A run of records
⁂
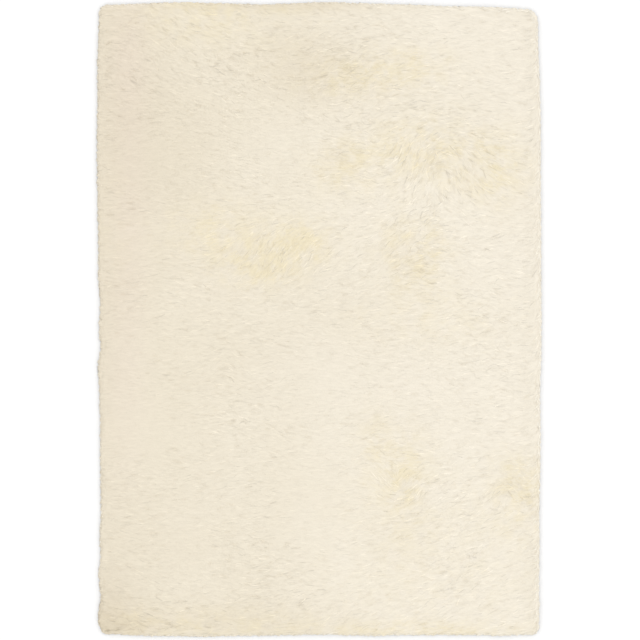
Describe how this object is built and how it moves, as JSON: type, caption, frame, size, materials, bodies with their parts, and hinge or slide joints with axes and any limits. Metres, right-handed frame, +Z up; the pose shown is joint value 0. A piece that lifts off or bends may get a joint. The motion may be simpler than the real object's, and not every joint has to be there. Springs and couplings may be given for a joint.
{
  "type": "shag rug",
  "caption": "Rectangular cream shag rug: a low, lumpy pile on a flat underside, with loose locks all round its rim, for laying on a floor.",
  "frame": {"origin": "on the floor under the middle of the rug's bounding box", "axes": "+X across the rug's width, +Y along its length, +Z up out of the pile"},
  "size_m": [1.6346, 2.33, 0.0334],
  "materials": {
    "pile": "soft matt long-pile yarn, cream, with faint yellower patches",
    "backing": "matt woven backing cloth, unbleached"
  },
  "bodies": {
    "root": {"shag_rug": "pile"}
  },
  "joints": []
}
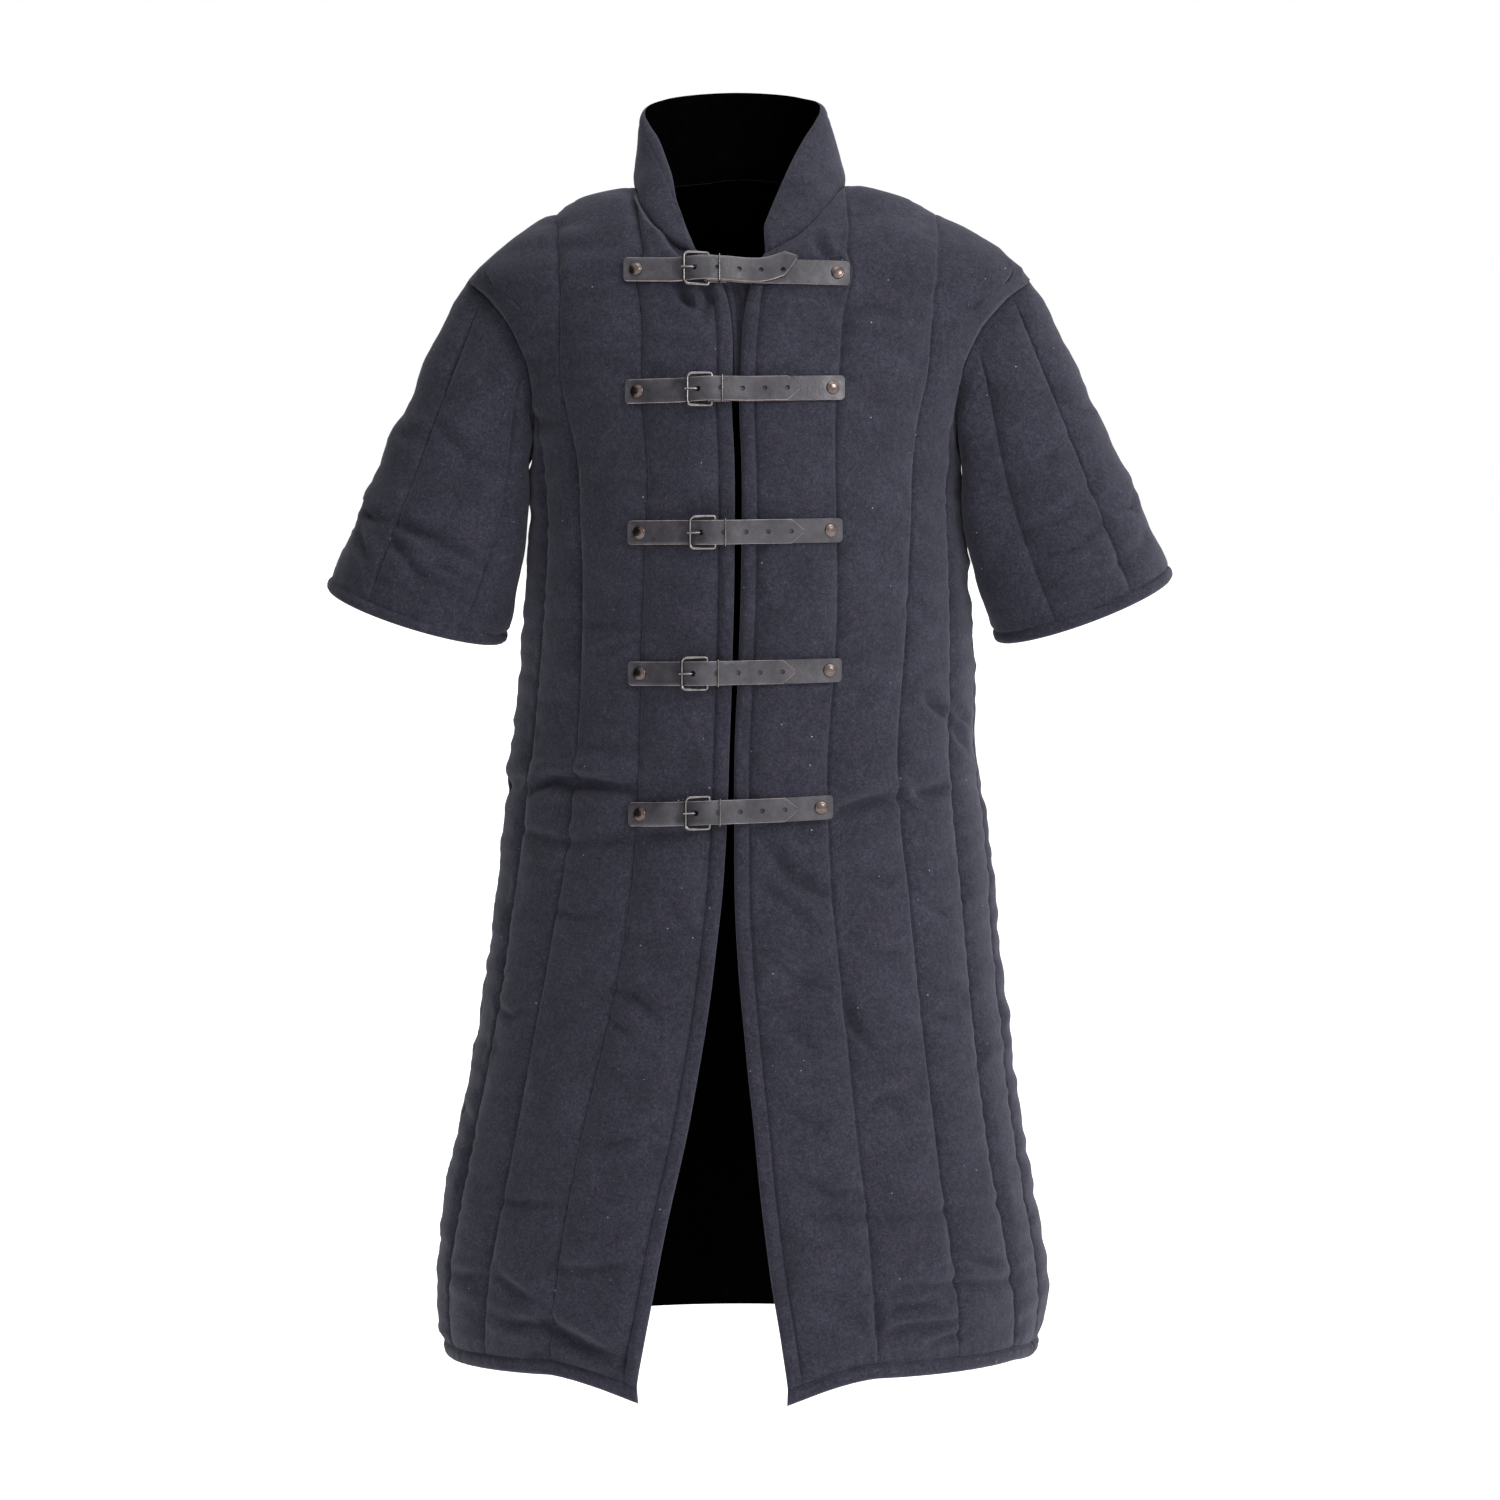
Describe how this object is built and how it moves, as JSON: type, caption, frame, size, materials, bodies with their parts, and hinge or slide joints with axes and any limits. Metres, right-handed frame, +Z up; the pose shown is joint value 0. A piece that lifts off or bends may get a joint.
⁂
Would you reproduce all the entries exactly?

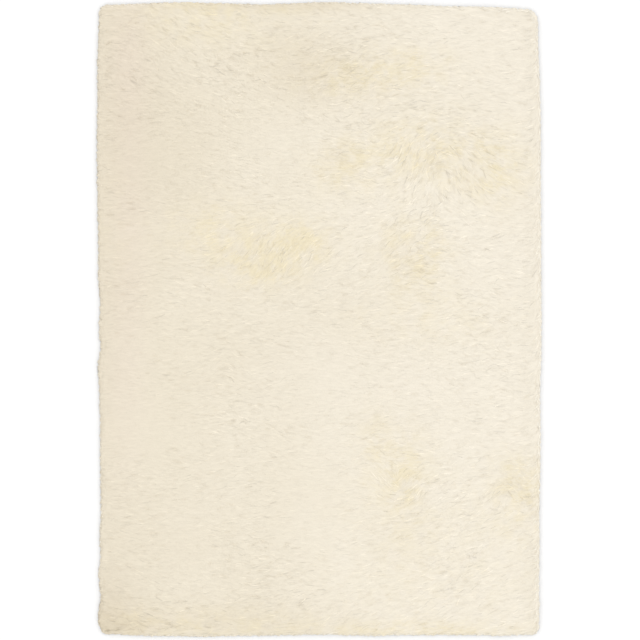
Describe how this object is built and how it moves, as JSON: type, caption, frame, size, materials, bodies with their parts, and hinge or slide joints with axes and any limits. Metres, right-handed frame, +Z up; the pose shown is joint value 0. A piece that lifts off or bends may get a joint. The motion may be simpler than the real object's, and not every joint has to be there. Springs and couplings may be given for a joint.
{
  "type": "shag rug",
  "caption": "Rectangular cream shag rug: a low, lumpy pile on a flat underside, with loose locks all round its rim, for laying on a floor.",
  "frame": {"origin": "on the floor under the middle of the rug's bounding box", "axes": "+X across the rug's width, +Y along its length, +Z up out of the pile"},
  "size_m": [1.6346, 2.33, 0.0334],
  "materials": {
    "pile": "soft matt long-pile yarn, cream, with faint yellower patches",
    "backing": "matt woven backing cloth, unbleached"
  },
  "bodies": {
    "root": {"shag_rug": "pile"}
  },
  "joints": []
}
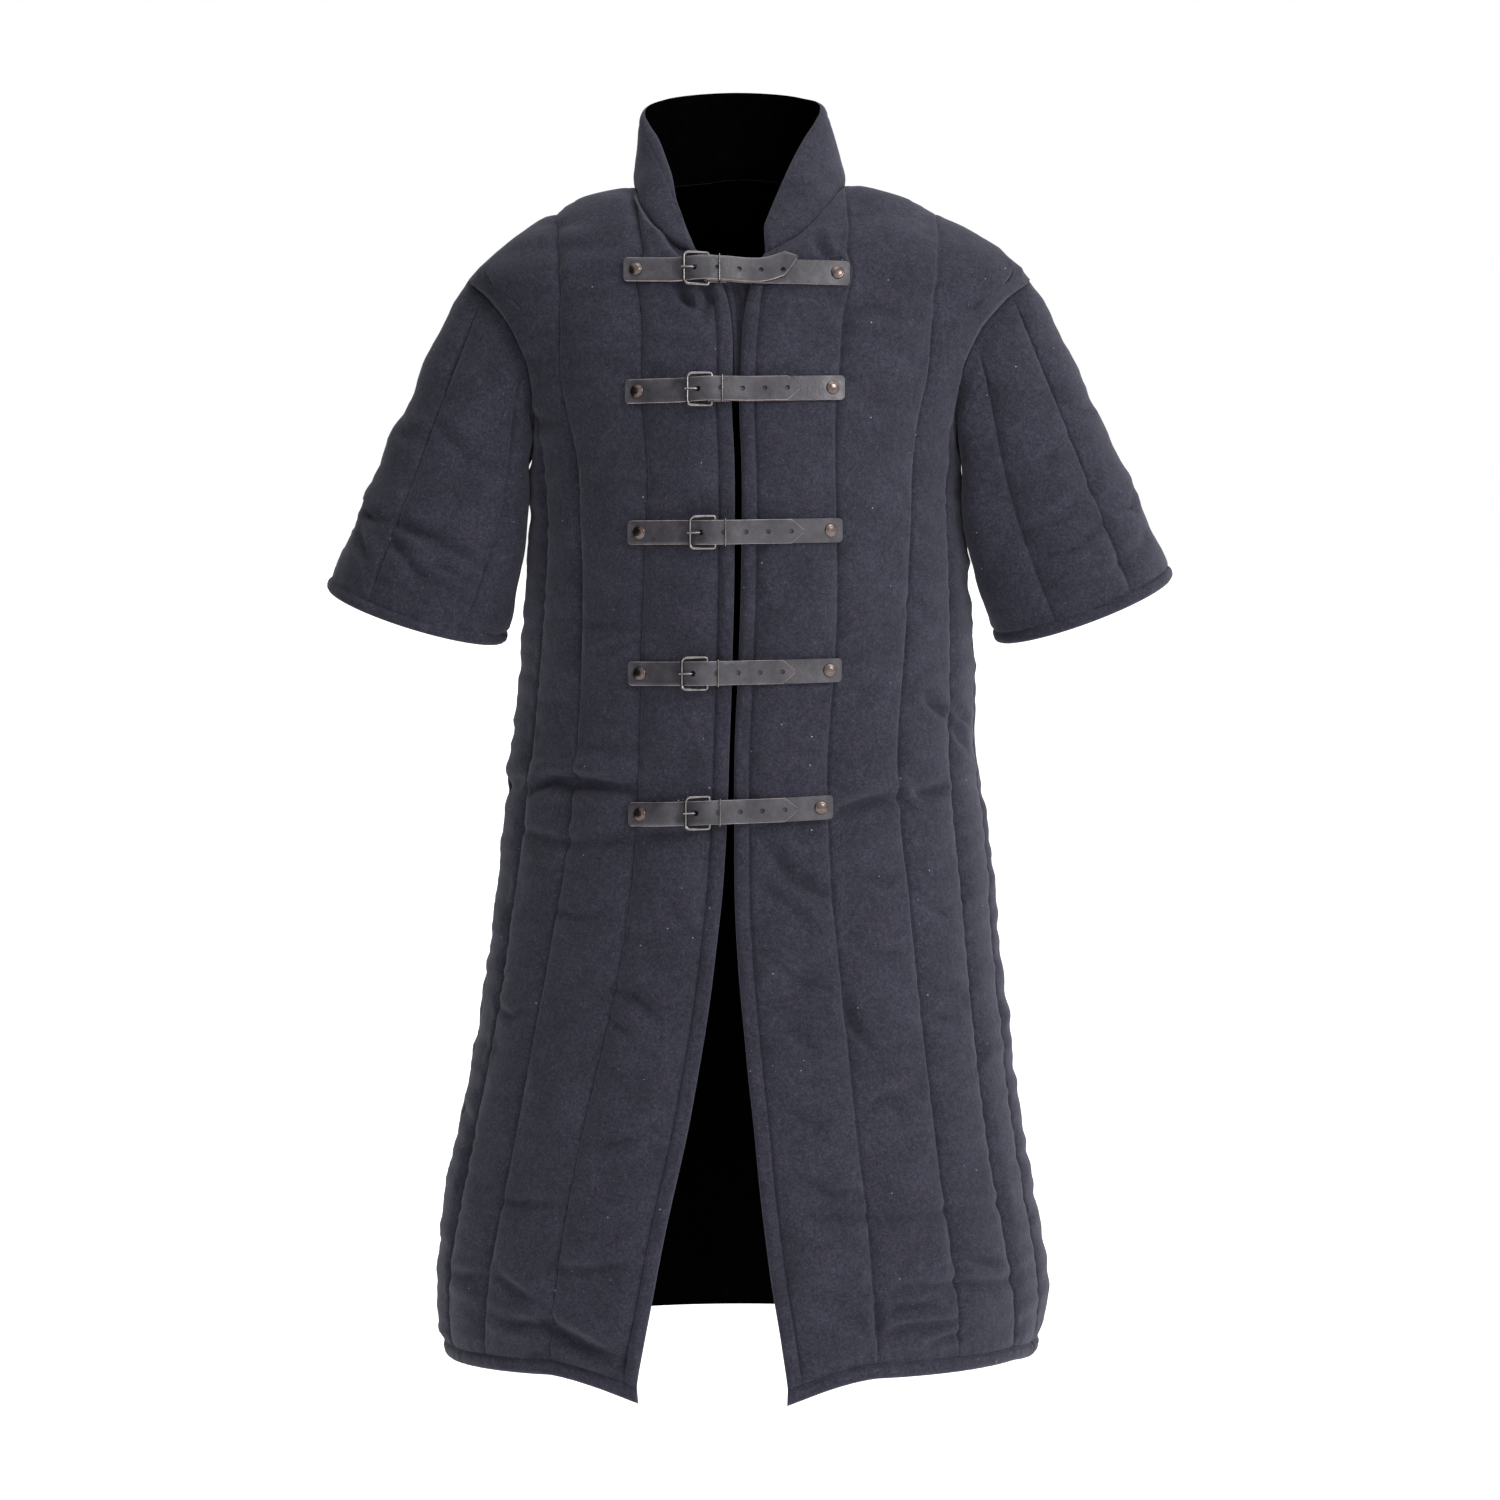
Describe how this object is built and how it moves, as JSON: type, caption, frame, size, materials, bodies with their parts, and hinge or slide joints with axes and any limits. Metres, right-handed frame, +Z up; the pose shown is joint value 0. A piece that lifts off or bends may get a joint.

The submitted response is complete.